◆ **Exercise aim**:
Copy exactly the lines from the start of the data below through the one that carries "the cuff's plush", and only those.

— Start Information provided —

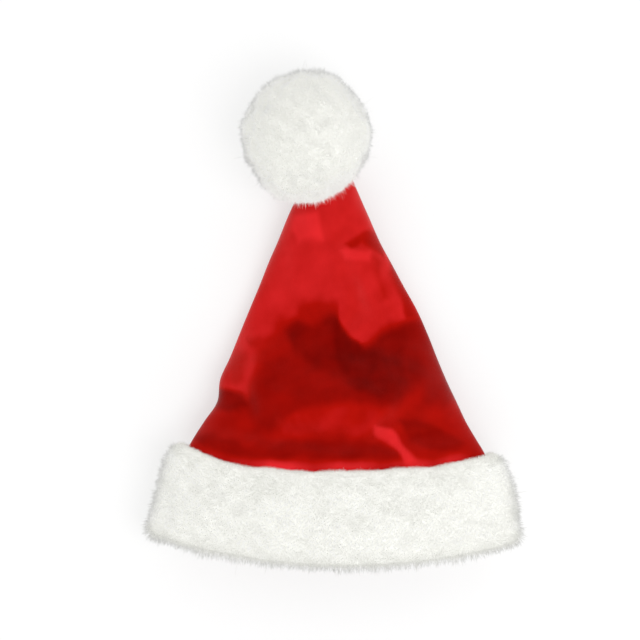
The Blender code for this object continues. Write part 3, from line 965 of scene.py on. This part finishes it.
class PLUSHHAT_OT_cuff(Operator):
    """Adds the cuff's plush body and its pile"""

    bl_idname = "plush_hat.cuff"
    bl_label = "Add cuff"

    def execute(self, context):
        plush = context.scene.plush_hat.plush
        rows, columns = CUFF_GRID
        skin = cuff_outside(rows, columns)
        along = np.linspace(CUFF_SECTION[-1]["down"], CUFF_SECTION[0]["down"], LINING_ROWS + 2)[1:-1]
        turns = np.linspace(0, 2 * math.pi, columns, endpoint=False)
        grid = np.meshgrid(SEAM_ALONG + along * CUFF_HEIGHT / FAN_RADIUS, turns, indexing="ij")
        lining = crown_surface(*grid) + crown_normal(*grid) * GAP
        body = np.concatenate([skin, lining])
        ground = plush_ground(plush)
        quads = grid_faces(len(body), columns, wrap_rows=True)
        piece = new_piece("cuff_body", body.reshape(-1, 3), [quads], ground)
        own(piece, "white_plush", "cuff")
        fibre = plush_fibre(plush)
        pieces = [
            ("upper_left", math.pi / 2, math.pi),
            ("upper_right", 0, math.pi / 2),
            ("under", math.pi, 2 * math.pi),
        ]
        for seed, (name, start, end) in enumerate(pieces):
            rng = np.random.default_rng(CUFF_SEED + seed)
            places = cuff_outside(*CUFF_PILE_GRID, start, end)
            roots, normals = scatter(places, grid_normals(places, False), plush.cuff_fibres, rng, False)
            out = unit(roots * (1, 1, 0) - np.array([APEX_X, APEX_Y, 0]))
            # At the seam the pile is short and has no guard fibres. Along the lower edge these hang out in a
            # fringe, past the crimped fibres
            facing = (normals * out).sum(1)
            guard = standing(normals, CUFF_GUARD_SHARE * plush.guard, CUFF_GUARD_FADE, rng)
            guard &= facing > CUFF_GUARD_FACING
            edge = np.clip(facing * EDGE_RATE, -1, 1)
            trim = 1 + CUFF_TRIM * np.where(guard, edge, -np.abs(edge))
            # Painted shade: the pile greys as it turns to face the seam and the lower edge
            grey = np.clip(-SEAM_SHADE_RATE * facing - SHADE_START, 0, 1)
            grey += np.clip(EDGE_SHADE_RATE * facing - SHADE_START, 0, 1)
            curl = np.where(guard, CUFF_GUARD_CURL, 1.0)[:, None] * plush.curl
            lean = CUFF_LEAN * out + curl * rng.normal(0, 1, roots.shape)
            directions = tufted(unit(normals + lean), roots, CUFF_CLUMP, CUFF_CLUMP_LEAN, rng)
            lengths = fibre_lengths(plush.cuff_length, roots, guard, plush.guard_length, rng) * trim
            widths = plush.fibre * np.where(guard, plush.guard_width, 1)
            pile = fibres(f"cuff_pile_{name}", roots, directions, lengths, widths, guard, grey, fibre, rng)
            own(pile, "white_plush")
        return {"FINISHED"}


class PLUSHHAT_OT_pompom(Operator):
    """Adds the pompom's plush body and its pile"""

    bl_idname = "plush_hat.pompom"
    bl_label = "Add pompom"

    def execute(self, context):
        plush = context.scene.plush_hat.plush
        low, high = (np.array(corner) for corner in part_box("pompom"))
        middle = (low + high) / 2
        places = pompom_surface(middle, *POMPOM_GRID)
        ground = bpy.data.materials.get("knitted_polyester_ground") or plush_ground(plush)
        # The first and last rows lie on the poles, so one point of each closes the body
        rings = places[1:-1]
        points = np.concatenate([rings.reshape(-1, 3), [places[0, 0], places[-1, 0]]])
        face_sets = [grid_faces(*rings.shape[:2]), *end_fans(*rings.shape[:2])]
        piece = new_piece("pompom_body", points, face_sets, ground)
        own(piece, "white_plush", "pompom")
        fibre = bpy.data.materials.get("crimped_polyester_pile") or plush_fibre(plush)
        normals = grid_normals(places, True)
        half = len(places) // 2
        halves = [("under", slice(0, half + 1)), ("upper", slice(half, None))]
        for seed, (name, part) in enumerate(halves):
            rng = np.random.default_rng(POMPOM_SEED + seed)
            roots, outward = scatter(places[part], normals[part], plush.pompom_fibres, rng, True)
            guard = standing(outward, plush.guard, POMPOM_GUARD_FADE, rng)
            curl = np.where(guard, POMPOM_GUARD_CURL, 1.0)[:, None] * plush.curl
            lean = curl * rng.normal(0, 1, roots.shape)
            # Towards the brim the pile hangs out over the crown in a fringe
            over_crown = np.clip(-outward[:, 1] * 2 - 1, 0, 1)
            over_crown = over_crown * np.clip((roots[:, 2] - FRINGE_FROM) / FRINGE_RISE, 0, 1)
            strength = POMPOM_CLUMP_LEAN + FRINGE_LEAN * over_crown[:, None]
            directions = tufted(unit(outward + lean), roots, POMPOM_CLUMP, strength, rng)
            lengths = fibre_lengths(plush.pompom_length, roots, guard, plush.guard_length, rng)
            lengths *= 1 + over_crown * rng.uniform(-FRINGE_VARIATION, FRINGE_VARIATION, len(roots))
            lengths *= 1 + parting(unit(roots - middle)) * rng.uniform(0.0, PARTING_LENGTH, len(roots))
            guard &= over_crown < 0.2
            widths = plush.fibre * (np.where(guard, plush.guard_width, 1) + FRINGE_WIDTH * over_crown)
            # Painted shade: the pompom's pile is greyer towards its top
            grey = POMPOM_TOP_SHADE * np.clip(outward[:, 2], 0, 1)
            pile = fibres(f"pompom_pile_{name}", roots, directions, lengths, widths, guard, grey, fibre, rng)
            own(pile, "white_plush")
        return {"FINISHED"}


def parting(rays):
    """How deep in the pompom's parting a ray lies, up to 1: a Gaussian of its distance from PARTING_WAY."""
    return np.exp(-((np.linalg.norm(rays - unit(np.array(PARTING_WAY)), axis=-1) / PARTING_REACH) ** 2))


def pompom_surface(middle, rows, columns):
    """The pompom's body: an ellipsoid by angle from its lowest point and turn, with lumps and the parting."""
    polar, turn = np.meshgrid(
        np.linspace(math.pi, 0, rows), np.linspace(0, 2 * math.pi, columns, endpoint=False), indexing="ij"
    )
    rays = np.stack([np.sin(polar) * np.cos(turn), np.sin(polar) * np.sin(turn), np.cos(polar)], -1)
    places = rays * POMPOM_RADII
    rise = lumps(POMPOM_LUMPS, places) - PARTING_DEPTH * parting(rays)
    places = middle + places + rays * rise[..., None]
    places[..., 2] = np.maximum(places[..., 2], POMPOM_FLOOR)
    return places


class PLUSHHAT_OT_stage(Operator):
    """Adds the pale floor, the soft lights and the camera"""

    bl_idname = "plush_hat.stage"
    bl_label = "Add stage"

    def execute(self, context):
        stage = context.scene.plush_hat.stage
        scene = context.scene
        half = stage.floor / 2
        corners = np.array([[-half, -half, 0], [half, -half, 0], [half, half, 0], [-half, half, 0]])
        # Opal acrylic lit from below glows evenly, so what lies on it throws only a faint soft shadow
        table, _, _ = new_material(
            "lit_opal_acrylic",
            {
                "Base Color": stage.opal,
                "Roughness": 0.9,
                "Specular IOR Level": 0.1,
                "Emission Color": (1, 1, 1, 1),
                "Emission Strength": stage.glow,
            },
        )
        floor = new_piece("floor", corners, [np.array([[0, 1, 2, 3]])], table)
        world = bpy.data.worlds.new("white_tent")
        world.use_nodes = True
        # The lamps stand round the tent, so its walls are brighter than its roof
        tree = world.node_tree
        place = add_node(tree, "ShaderNodeTexCoord")
        parts = add_node(tree, "ShaderNodeSeparateXYZ", links={"Vector": place.outputs["Generated"]})
        light = add_node(
            tree,
            "ShaderNodeMapRange",
            {"From Min": 0.0, "From Max": 1.0, "To Min": stage.tent_sides, "To Max": stage.tent_top},
            {"Value": parts.outputs["Z"]},
        )
        tree.nodes["Background"].inputs["Color"].default_value = (1, 1, 1, 1)
        tree.links.new(light.outputs["Result"], tree.nodes["Background"].inputs["Strength"])
        scene.world = world
        add_light("key", VIEW_MIDDLE, watts=stage.key_watts, **KEY_LIGHT)
        camera = bpy.data.objects.new("camera", bpy.data.cameras.new("camera"))
        scene.collection.objects.link(camera)
        camera.location = (VIEW_MIDDLE[0], VIEW_MIDDLE[1], stage.height)
        camera.data.lens = CAMERA_LENS
        camera.data.sensor_width = CAMERA_SENSOR
        camera.data.clip_end = CAMERA_REACH
        scene.camera = camera
        scene.view_settings.view_transform = "Standard"
        return {"FINISHED"}


def add_light(name, middle, azimuth, elevation, distance, size, watts):
    """A square soft box that faces the middle from a compass turn (0 is +X, 90 is +Y) and a height angle."""
    lamp = bpy.data.lights.new(name, "AREA")
    lamp.size = size
    lamp.energy = watts
    light = bpy.data.objects.new(name, lamp)
    bpy.context.scene.collection.objects.link(light)
    turn, rise = math.radians(azimuth), math.radians(elevation)
    away = np.array([math.cos(turn) * math.cos(rise), math.sin(turn) * math.cos(rise), math.sin(rise)])
    light.location = middle + away * distance
    light.rotation_euler = (math.pi / 2 - rise, 0, turn + math.pi / 2)
    return light


class PLUSHHAT_PT_sidebar(Panel):
    """Lists the hat's builders and settings"""

    bl_label = "Plush hat"
    bl_space_type = "VIEW_3D"
    bl_region_type = "UI"
    bl_category = "Plush hat"

    def draw(self, context):
        for operator in OPERATORS:
            self.layout.operator(operator.bl_idname)
        hat = context.scene.plush_hat
        for group in (hat.crown, hat.plush, hat.stage):
            for name in group.bl_rna.properties.keys():
                if name not in ("rna_type", "name"):
                    self.layout.prop(group, name)


OPERATORS = (PLUSHHAT_OT_stage, PLUSHHAT_OT_crown, PLUSHHAT_OT_cuff, PLUSHHAT_OT_pompom)
CLASSES = (CrownSettings, PlushSettings, StageSettings, HatSettings, *OPERATORS, PLUSHHAT_PT_sidebar)


def register():
    """Registers the settings, the operators and the panel."""
    for cls in CLASSES:
        bpy.utils.register_class(cls)
    bpy.types.Scene.plush_hat = PointerProperty(type=HatSettings)


def unregister():
    """Takes everything back that register added."""
    del bpy.types.Scene.plush_hat
    for cls in reversed(CLASSES):
        bpy.utils.unregister_class(cls)


def main():
    register()
    bpy.ops.plush_hat.stage()
    bpy.ops.plush_hat.crown()
    bpy.ops.plush_hat.cuff()
    bpy.ops.plush_hat.pompom()


if __name__ == "__main__":
    main()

— End Information provided —

◆ **Written response**:
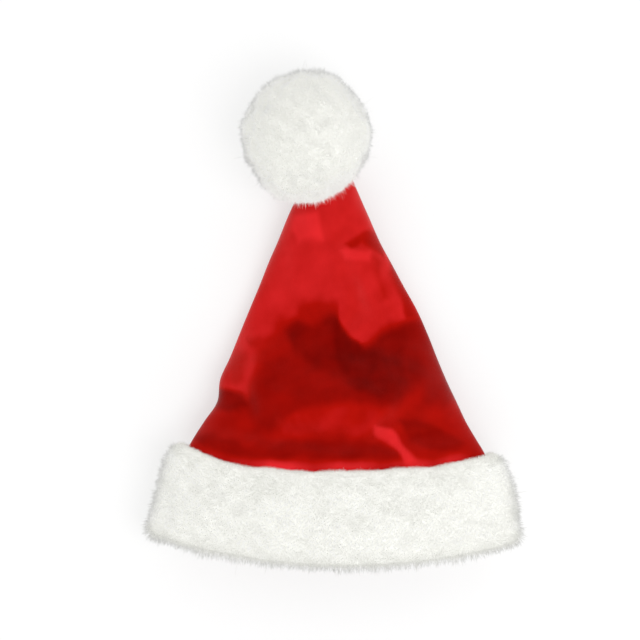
The Blender code for this object continues. Write part 3, from line 965 of scene.py on. This part finishes it.
class PLUSHHAT_OT_cuff(Operator):
    """Adds the cuff's plush body and its pile"""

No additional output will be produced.